Objection 1: It would seem that one ought not to give alms out of what one needs. For the order of charity should be observed not only as regards the effect of our benefactions but also as regards our interior affections. Now it is a sin to contravene the order of charity, because this order is a matter of precept. Since, then, the order of charity requires that a man should love himself more than his neighbor, it seems that he would sin if he deprived himself of what he needed, in order to succor his neighbor.

Objection 2: Further, whoever gives away what he needs himself, squanders his own substance, and that is to be a prodigal, according to the Philosopher (Ethic. iv, 1). But no sinful deed should be done. Therefore we should not give alms out of what we need.

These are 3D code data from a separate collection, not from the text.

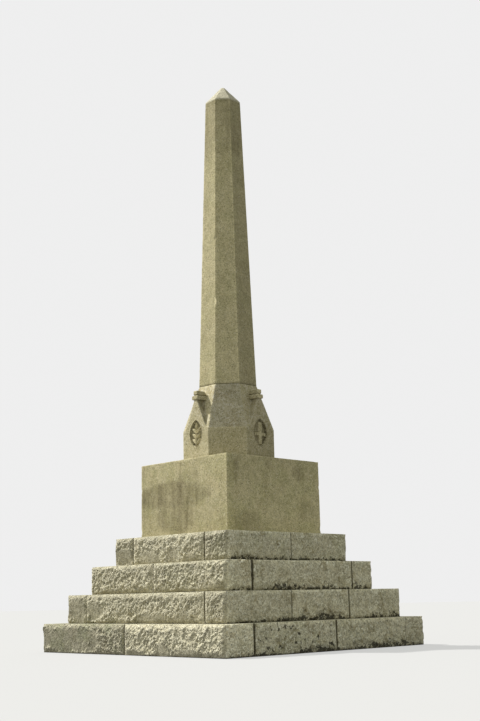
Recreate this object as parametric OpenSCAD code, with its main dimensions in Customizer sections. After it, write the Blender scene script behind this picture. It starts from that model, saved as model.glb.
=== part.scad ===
// Granite obelisk on four rock-faced steps
//
// Each step is a ring of blocks round a core. On the steps stand a square die, an eight-sided
// base stone with a gablet on each main side, and a tapering eight-sided shaft with a low point.
// X runs from left to right, Y from front to back and Z up. The origin is at the middle of the
// underside of the lowest step. All sizes are in millimetres.

/* [Steps] */
// Height of each step
step_rise = 382; // [300:1:450]
// Width of the tread left clear on each step
step_going = 241; // [150:1:300]
// Width of the ledge between the die and the edge of the top step
die_ledge = 248; // [150:1:340]
// How far the rough faces stand out in front of their arrises
face_bulge = 26; // [4:1:60]
// Width of the margin that slopes back to the arrises
face_margin = 60; // [20:1:120]
// Gap between neighbouring blocks of a step
joint_w = 6; // [2:1:20]
// How much further the second step stands out at its right side
second_step_right = 48; // [0:1:100]
// How much further the third and the top step stand out at the back
upper_steps_back = 24; // [0:1:80]

/* [Rows of blocks] */
// Depth of the left row in the lowest step
left_row_1 = 460; // [380:1:520]
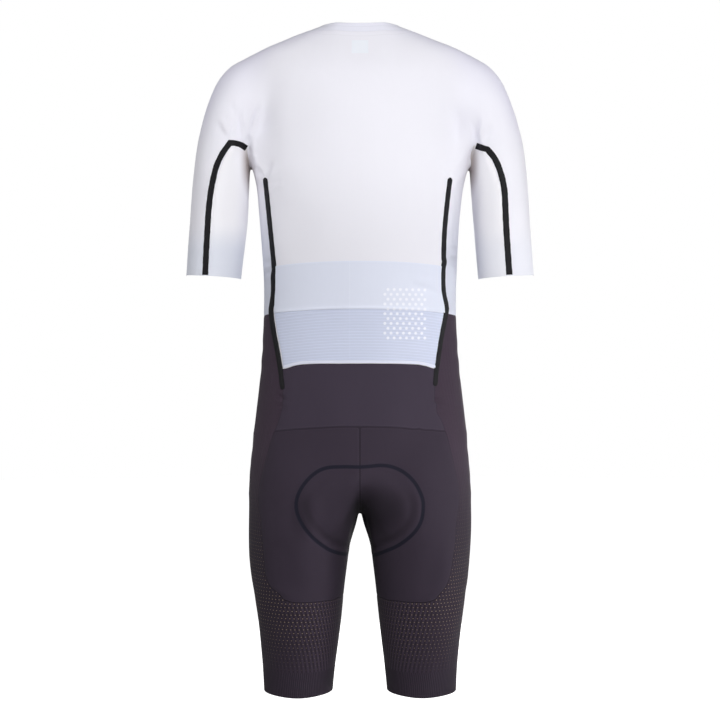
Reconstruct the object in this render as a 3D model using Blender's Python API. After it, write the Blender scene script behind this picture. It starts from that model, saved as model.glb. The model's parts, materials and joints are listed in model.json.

Objection 3: Further, the Apostle says (1 Tim. 5:8): "If any man have not care of his own, and especially of those of his house, he hath denied the faith, and is worse than an infidel." Now if a man gives of what he needs for himself or for his charge, he seems to detract from the care he should have for himself or his charge. Therefore it seems that whoever gives alms from what he needs, sins gravely.

On the contrary, Our Lord said (Mat. 19:21): "If thou wilt be perfect, go, sell what thou hast, and give to the poor." Now he that gives all he has to the poor, gives not only what he needs not, but also what he needs. Therefore a man may give alms out of what he needs.

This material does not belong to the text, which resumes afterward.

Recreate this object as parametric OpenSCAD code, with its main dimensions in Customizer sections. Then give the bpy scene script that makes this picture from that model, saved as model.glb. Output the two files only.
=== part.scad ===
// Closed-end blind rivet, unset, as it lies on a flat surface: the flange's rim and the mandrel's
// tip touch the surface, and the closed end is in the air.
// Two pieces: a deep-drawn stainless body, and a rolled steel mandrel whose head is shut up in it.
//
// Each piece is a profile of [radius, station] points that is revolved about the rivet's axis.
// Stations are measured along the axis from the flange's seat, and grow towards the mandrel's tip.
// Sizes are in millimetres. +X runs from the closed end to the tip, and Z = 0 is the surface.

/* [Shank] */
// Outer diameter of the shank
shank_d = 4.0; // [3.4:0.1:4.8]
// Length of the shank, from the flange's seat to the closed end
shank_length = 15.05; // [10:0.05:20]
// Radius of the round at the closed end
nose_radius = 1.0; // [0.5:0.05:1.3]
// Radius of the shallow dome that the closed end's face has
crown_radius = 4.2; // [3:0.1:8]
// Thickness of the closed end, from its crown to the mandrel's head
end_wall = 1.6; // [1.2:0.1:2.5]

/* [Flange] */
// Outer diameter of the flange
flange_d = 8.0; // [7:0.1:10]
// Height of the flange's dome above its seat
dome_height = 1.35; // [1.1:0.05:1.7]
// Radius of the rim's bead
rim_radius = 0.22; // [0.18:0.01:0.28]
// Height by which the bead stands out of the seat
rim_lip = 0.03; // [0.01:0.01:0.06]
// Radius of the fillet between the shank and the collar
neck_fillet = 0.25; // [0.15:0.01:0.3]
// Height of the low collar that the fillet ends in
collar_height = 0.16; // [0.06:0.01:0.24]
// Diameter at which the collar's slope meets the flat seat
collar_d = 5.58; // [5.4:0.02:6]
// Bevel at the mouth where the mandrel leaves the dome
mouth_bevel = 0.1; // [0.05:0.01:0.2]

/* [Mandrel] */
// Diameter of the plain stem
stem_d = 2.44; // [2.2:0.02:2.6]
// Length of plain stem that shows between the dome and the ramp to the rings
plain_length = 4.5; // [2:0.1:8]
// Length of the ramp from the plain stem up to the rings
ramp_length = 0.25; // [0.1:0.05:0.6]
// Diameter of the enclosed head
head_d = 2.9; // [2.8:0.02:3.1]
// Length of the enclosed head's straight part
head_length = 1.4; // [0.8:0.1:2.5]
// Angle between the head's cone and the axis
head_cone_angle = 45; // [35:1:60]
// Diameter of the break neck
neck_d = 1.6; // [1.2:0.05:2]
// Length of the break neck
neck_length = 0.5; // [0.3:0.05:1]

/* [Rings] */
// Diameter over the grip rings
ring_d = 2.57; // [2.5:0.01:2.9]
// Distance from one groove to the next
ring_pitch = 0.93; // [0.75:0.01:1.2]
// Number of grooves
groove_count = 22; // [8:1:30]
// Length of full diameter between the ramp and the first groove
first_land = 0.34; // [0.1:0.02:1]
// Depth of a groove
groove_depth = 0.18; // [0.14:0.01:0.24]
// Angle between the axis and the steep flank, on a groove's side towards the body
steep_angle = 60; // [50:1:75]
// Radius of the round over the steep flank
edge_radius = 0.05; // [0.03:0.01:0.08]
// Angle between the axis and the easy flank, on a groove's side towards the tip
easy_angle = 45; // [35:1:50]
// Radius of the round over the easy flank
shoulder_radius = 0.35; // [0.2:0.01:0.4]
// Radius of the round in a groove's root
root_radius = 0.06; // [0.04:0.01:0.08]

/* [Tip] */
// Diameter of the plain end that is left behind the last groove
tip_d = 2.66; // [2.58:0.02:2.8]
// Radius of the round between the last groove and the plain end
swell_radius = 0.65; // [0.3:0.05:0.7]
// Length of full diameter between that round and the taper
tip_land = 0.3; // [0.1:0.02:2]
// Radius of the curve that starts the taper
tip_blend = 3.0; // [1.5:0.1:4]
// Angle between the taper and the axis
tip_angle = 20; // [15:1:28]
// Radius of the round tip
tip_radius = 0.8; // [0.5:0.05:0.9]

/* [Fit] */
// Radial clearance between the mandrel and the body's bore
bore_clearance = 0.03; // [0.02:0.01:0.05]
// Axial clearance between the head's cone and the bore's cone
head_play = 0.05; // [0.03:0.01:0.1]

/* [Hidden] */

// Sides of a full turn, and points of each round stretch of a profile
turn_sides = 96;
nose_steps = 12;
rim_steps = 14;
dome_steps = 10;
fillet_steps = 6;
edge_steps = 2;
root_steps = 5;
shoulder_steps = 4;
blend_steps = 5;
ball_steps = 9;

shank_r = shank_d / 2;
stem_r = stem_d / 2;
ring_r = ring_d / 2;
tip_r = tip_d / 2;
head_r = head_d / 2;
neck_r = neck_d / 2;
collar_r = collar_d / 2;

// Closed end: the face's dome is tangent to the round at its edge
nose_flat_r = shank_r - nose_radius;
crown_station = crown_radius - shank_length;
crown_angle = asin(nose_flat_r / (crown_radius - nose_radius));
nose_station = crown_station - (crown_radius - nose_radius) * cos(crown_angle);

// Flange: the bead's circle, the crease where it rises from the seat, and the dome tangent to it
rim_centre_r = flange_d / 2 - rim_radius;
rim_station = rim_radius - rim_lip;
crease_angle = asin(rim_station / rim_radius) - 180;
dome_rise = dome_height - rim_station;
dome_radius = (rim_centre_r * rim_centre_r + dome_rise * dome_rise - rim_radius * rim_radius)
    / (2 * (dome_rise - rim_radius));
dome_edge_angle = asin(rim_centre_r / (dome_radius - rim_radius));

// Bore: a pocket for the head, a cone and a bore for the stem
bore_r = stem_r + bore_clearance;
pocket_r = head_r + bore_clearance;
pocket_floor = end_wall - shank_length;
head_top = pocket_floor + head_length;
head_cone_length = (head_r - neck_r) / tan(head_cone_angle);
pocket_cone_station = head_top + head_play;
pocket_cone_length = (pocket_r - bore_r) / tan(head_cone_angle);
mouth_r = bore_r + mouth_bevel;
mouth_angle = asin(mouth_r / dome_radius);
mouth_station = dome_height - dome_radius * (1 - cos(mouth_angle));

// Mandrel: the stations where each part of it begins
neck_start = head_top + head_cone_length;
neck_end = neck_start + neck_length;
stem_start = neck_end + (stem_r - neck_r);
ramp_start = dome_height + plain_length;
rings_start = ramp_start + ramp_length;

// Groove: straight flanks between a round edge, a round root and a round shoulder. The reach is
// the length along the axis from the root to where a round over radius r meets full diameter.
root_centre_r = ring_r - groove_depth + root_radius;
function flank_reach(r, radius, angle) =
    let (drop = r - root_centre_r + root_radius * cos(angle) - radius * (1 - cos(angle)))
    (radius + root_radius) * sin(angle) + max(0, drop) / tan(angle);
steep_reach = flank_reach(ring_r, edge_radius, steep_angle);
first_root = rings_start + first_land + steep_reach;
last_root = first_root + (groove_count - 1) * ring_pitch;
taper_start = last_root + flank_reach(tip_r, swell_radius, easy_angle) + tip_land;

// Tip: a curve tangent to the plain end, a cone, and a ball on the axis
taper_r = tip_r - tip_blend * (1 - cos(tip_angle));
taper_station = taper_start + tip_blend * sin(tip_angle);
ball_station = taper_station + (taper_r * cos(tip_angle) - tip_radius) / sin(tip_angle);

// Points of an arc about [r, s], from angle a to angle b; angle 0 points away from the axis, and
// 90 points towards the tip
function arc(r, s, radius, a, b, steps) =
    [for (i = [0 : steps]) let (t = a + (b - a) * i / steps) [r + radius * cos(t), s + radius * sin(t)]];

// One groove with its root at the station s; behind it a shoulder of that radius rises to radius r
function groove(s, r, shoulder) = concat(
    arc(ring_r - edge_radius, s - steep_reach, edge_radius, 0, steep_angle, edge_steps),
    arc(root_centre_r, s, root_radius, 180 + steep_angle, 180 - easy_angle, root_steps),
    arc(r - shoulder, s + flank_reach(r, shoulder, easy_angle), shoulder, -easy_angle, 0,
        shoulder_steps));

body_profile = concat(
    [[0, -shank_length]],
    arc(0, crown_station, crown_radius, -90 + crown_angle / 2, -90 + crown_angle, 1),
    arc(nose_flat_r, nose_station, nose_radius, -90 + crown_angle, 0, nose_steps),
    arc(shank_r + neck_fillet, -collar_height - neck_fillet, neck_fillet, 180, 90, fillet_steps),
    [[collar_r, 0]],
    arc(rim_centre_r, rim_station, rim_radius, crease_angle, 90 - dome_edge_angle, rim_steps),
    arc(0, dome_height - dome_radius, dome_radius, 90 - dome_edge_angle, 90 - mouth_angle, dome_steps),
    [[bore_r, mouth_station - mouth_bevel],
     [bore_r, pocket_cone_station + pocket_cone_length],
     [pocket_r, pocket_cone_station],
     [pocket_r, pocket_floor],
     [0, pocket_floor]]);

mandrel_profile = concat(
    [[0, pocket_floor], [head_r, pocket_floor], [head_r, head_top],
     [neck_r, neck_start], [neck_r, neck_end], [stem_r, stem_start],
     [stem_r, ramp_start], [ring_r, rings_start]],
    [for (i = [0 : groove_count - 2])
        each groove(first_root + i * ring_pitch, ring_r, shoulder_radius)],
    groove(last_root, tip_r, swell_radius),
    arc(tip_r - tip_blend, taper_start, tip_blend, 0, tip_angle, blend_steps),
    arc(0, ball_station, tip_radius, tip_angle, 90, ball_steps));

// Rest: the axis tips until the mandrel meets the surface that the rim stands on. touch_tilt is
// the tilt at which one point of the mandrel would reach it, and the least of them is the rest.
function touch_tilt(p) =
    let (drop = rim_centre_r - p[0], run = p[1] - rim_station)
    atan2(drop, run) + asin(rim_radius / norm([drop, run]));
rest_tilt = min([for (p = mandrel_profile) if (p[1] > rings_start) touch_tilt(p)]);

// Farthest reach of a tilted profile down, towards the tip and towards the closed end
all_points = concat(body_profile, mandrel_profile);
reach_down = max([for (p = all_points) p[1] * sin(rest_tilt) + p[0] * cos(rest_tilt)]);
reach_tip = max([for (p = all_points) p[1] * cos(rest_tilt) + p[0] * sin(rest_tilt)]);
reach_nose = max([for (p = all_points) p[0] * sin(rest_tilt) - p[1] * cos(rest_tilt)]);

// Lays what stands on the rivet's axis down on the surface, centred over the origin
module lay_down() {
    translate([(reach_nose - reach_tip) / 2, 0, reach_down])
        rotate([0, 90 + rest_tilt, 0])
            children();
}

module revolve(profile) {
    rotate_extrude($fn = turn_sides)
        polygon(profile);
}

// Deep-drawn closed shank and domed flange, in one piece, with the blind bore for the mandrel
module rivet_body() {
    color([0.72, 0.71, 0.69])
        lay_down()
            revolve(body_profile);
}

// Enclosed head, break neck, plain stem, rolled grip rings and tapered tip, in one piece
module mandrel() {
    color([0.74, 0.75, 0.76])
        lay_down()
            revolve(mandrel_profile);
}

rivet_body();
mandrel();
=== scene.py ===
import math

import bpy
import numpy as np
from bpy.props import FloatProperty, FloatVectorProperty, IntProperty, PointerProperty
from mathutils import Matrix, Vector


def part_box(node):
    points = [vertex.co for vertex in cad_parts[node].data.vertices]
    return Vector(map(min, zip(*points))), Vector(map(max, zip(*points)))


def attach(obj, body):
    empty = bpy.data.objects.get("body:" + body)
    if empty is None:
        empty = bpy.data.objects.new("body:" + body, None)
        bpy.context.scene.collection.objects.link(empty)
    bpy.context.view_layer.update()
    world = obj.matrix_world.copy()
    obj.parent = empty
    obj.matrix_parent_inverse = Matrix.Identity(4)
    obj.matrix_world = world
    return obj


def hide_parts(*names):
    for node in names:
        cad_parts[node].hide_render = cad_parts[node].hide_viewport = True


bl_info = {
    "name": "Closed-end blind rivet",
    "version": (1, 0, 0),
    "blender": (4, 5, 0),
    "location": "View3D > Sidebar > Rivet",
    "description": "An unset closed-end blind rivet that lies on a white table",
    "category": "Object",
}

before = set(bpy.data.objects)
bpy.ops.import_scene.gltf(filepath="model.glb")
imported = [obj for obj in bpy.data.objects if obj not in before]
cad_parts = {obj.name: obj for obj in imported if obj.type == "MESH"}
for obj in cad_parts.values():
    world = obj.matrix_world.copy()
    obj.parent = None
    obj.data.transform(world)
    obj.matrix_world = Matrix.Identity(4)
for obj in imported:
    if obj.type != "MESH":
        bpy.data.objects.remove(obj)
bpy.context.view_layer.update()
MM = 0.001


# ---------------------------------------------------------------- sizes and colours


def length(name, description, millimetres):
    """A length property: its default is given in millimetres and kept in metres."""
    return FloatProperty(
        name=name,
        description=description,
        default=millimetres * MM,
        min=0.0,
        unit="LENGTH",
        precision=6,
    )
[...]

I answer that, A thing is necessary in two ways: first, because without it something is impossible, and it is altogether wrong to give alms out of what is necessary to us in this sense; for instance, if a man found himself in the presence of a case of urgency, and had merely sufficient to support himself and his children, or others under his charge, he would be throwing away his life and that of others if he were to give away in alms, what was then necessary to him. Yet I say this without prejudice to such a case as might happen, supposing that by depriving himself of necessaries a man might help a great personage, and a support of the Church or State, since it would be a praiseworthy act to endanger one's life and the lives of those who are under our charge for the delivery of such a person, since the common good is to be preferred to one's own.

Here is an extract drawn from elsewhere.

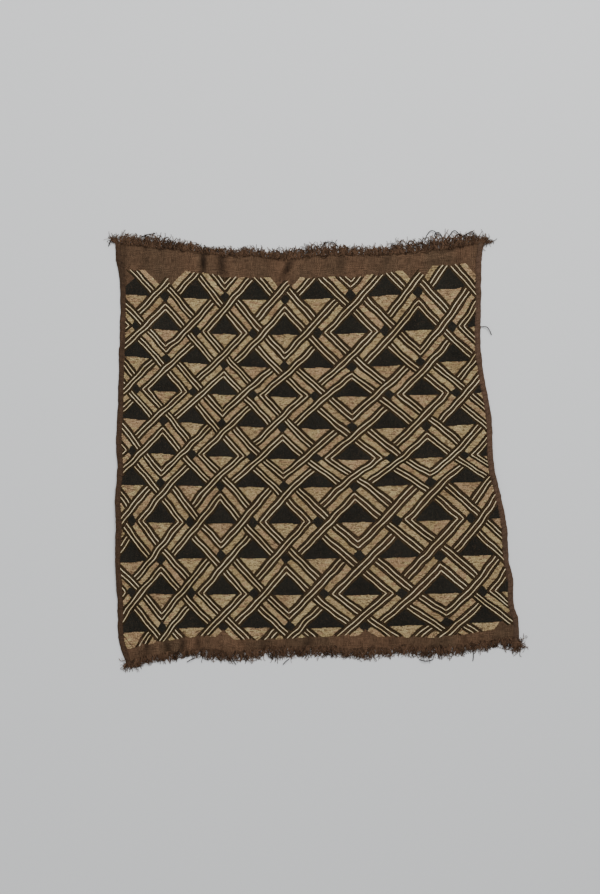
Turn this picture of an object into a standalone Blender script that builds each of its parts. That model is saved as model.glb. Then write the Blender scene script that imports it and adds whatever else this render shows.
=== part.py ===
"""Kuba raffia cloth, lying face up: one plain-woven raffia panel with rolled side hems and an
embroidered field, and a raffia fringe at each of its two cut ends.

X runs across the cloth, Y up it, and Z out of its face. The origin is on the underside, at the
middle of the panel. Sizes are in millimetres, and the meshes are made in metres."""

import math

import bmesh
import bpy
import numpy as np

MM = 0.001

# Thicknesses
GROUND_THICK = 1.5  # bare plain weave of the top and bottom hems
FIELD_THICK = 3.0  # ground with its embroidery and cut pile
PILE_EDGE = 2.5  # width over which the field rises from the bare hem

# The side hems are rolled to the face: height of the roll at each distance from its outer edge
ROLL_WIDTH = 9.2
ROLL_COLUMNS = ("distance", "height")
ROLL_PROFILE = [
    (0.0, 1.6),
    (2.0, 2.9),
    (4.6, 3.5),
    (7.2, 3.0),
]

# Grid of the panel
FIELD_COLUMNS = 24
FIELD_ROWS = 24
BOTTOM_HEM_ROWS = 3
TOP_HEM_ROWS = 4

# The long sides, from the bottom corner to the top one
SIDE_COLUMNS = ("y", "x")
LEFT_SIDE = [
    (-320.3, -285.5),
    (-288.8, -296.6),
    (-233.3, -299.1),
    (-162.8, -302.9),
    (-114.8, -301.5),
    (-68.3, -302.9),
    (-27.8, -299.4),
    (8.3, -301.6),
    (56.3, -299.4),
    (134.3, -297.3),
    (205.0, -295.4),
    (261.8, -297.0),
    (290.3, -302.0),
    (312.8, -303.0),
]
RIGHT_SIDE = [
    (-285.8, 303.3),
    (-254.3, 302.0),
    (-233.3, 295.8),
    (-192.8, 294.0),
    (-162.8, 288.0),
    (-114.8, 284.9),
    (-68.3, 276.0),
    (-27.8, 266.2),
    (56.3, 260.9),
    (99.8, 252.8),
    (150.8, 245.8),
    (222.8, 246.4),
    (290.3, 247.6),
    (312.8, 250.2),
]

# The cut ends and the ends of the embroidered field, from the left to the right
END_COLUMNS = ("x", "y")
BOTTOM_END = [
    (-285.5, -320.3),
    (-271.0, -314.8),
    (-241.5, -309.0),
    (-183.0, -300.8),
    (-165.0, -299.8),
    (-129.0, -305.0),
    (-93.0, -299.8),
    (15.0, -297.2),
    (70.5, -299.6),
    (117.0, -295.8),
    (205.5, -295.6),
    (280.5, -285.4),
    (303.3, -285.8),
]
TOP_END = [
    (-303.0, 312.8),
    (-246.0, 305.6),
    (-181.5, 299.3),
    (-138.0, 293.8),
    (-93.0, 292.8),
    (-48.0, 287.9),
    (-3.0, 292.6),
    (112.5, 295.5),
    (171.0, 301.5),
    (250.2, 312.8),
]
FIELD_BOTTOM = [
    (-285.5, -298.0),
    (-234.0, -287.5),
    (-170.0, -279.0),
    (-127.5, -283.0),
    (28.5, -278.4),
    (228.0, -275.2),
    (303.3, -258.5),
]
FIELD_TOP = [
    (-303.0, 271.5),
    (-188.0, 268.2),
    (-120.0, 260.4),
    (0.0, 260.2),
    (80.0, 263.6),
    (160.0, 275.0),
    (250.2, 282.5),
]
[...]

Secondly, a thing is said to be necessary, if a man cannot without it live in keeping with his social station, as regards either himself or those of whom he has charge. The "necessary" considered thus is not an invariable quantity, for one might add much more to a man's property, and yet not go beyond what he needs in this way, or one might take much from him, and he would still have sufficient for the decencies of life in keeping with his own position. Accordingly it is good to give alms of this kind of "necessary"; and it is a matter not of precept but of counsel. Yet it would be inordinate to deprive oneself of one's own, in order to give to others to such an extent that the residue would be insufficient for one to live in keeping with one's station and the ordinary occurrences of life: for no man ought to live unbecomingly. There are, however, three exceptions to the above rule. The first is when a man changes his state of life, for instance, by entering religion, for then he gives away all his possessions for Christ's sake, and does the deed of perfection by transferring himself to another state. Secondly, when that which he deprives himself of, though it be required for the decencies of life, can nevertheless easily be recovered, so that he does not suffer extreme inconvenience. Thirdly, when he is in presence of extreme indigence in an individual, or great need on the part of the common weal. For in such cases it would seem praiseworthy to forego the requirements of one's station, in order to provide for a greater need.

The objections may be easily solved from what has been said.